Chinese-American video game developer

Mattel163 Limited is a Chinese-American video game developer. It was a joint venture between American toy manufacturing and entertainment company Mattel and Chinese company NetEase, aimed for developing and publishing online video games based on the former's intellectual properties. In 2026, Mattel acquired full ownership of Mattel163. Its headquarters are located in both Hong Kong, China and El Segundo, California, with development studios in Shanghai, Hangzhou and Los Angeles. The "163" in the name refers to the NetEase's domain, 163.com.

The company's first published product was UNO!, originally launched for Facebook Instant Games in 2017; it later released on iOS and Android.

== History ==
At near end of 2017, Mattel and NetEase partnered to create a new development studio. Mattel163 CEO Amy Huang-Lee says:

It was a very good match for both companies. One wanted to get into digital entertainment, while the other wanted to get into markets outside of China. It took about a year. We started discussing everything in late 2016 and we spent most of 2017 working out the details. We started then working on Uno, which was our first game.

On October 12, 2019, Mattel163 released Phase 10: World Tour, a mobile card game in the likeness of UNO!.

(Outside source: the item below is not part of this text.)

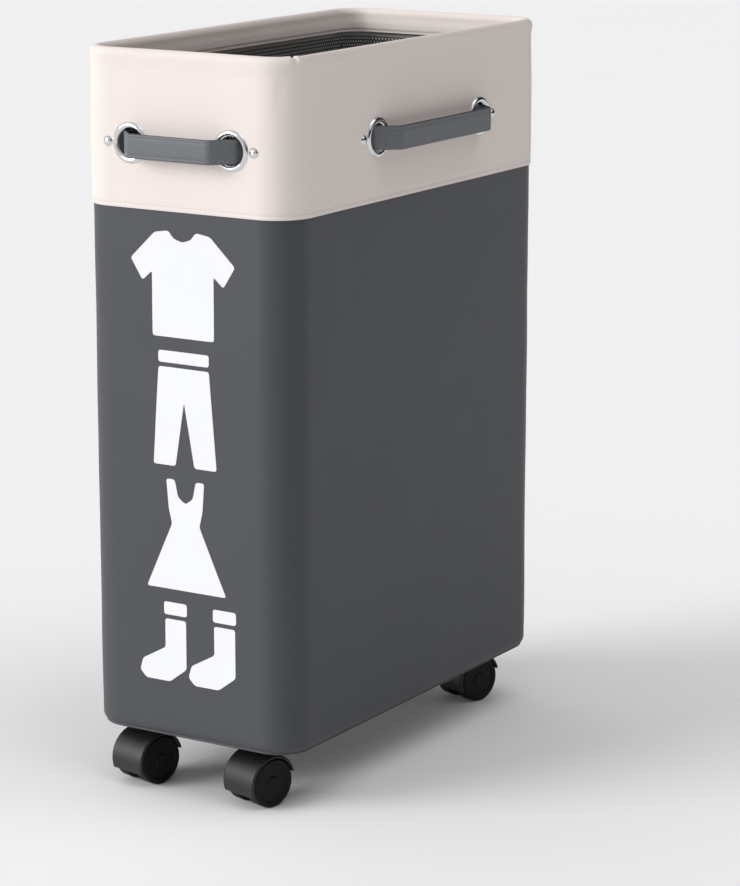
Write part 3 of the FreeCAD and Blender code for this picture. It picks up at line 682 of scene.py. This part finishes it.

In 2021, Mattel163 released the mobile version of Skip-Bo.

In 2025, Mattel163 released UNO Wonder on the App Store and Google Play.

In 2026, Mattel acquired full ownership of Mattel163 from NetEase for $159 million.

== Video games published ==

- UNO!, based on the Uno card game

- Phase 10, based on the Rummy card game

- Skip-Bo, based on the Spite and Malice card game
- UNO Wonder, based on the Uno card game, with new and unique rules.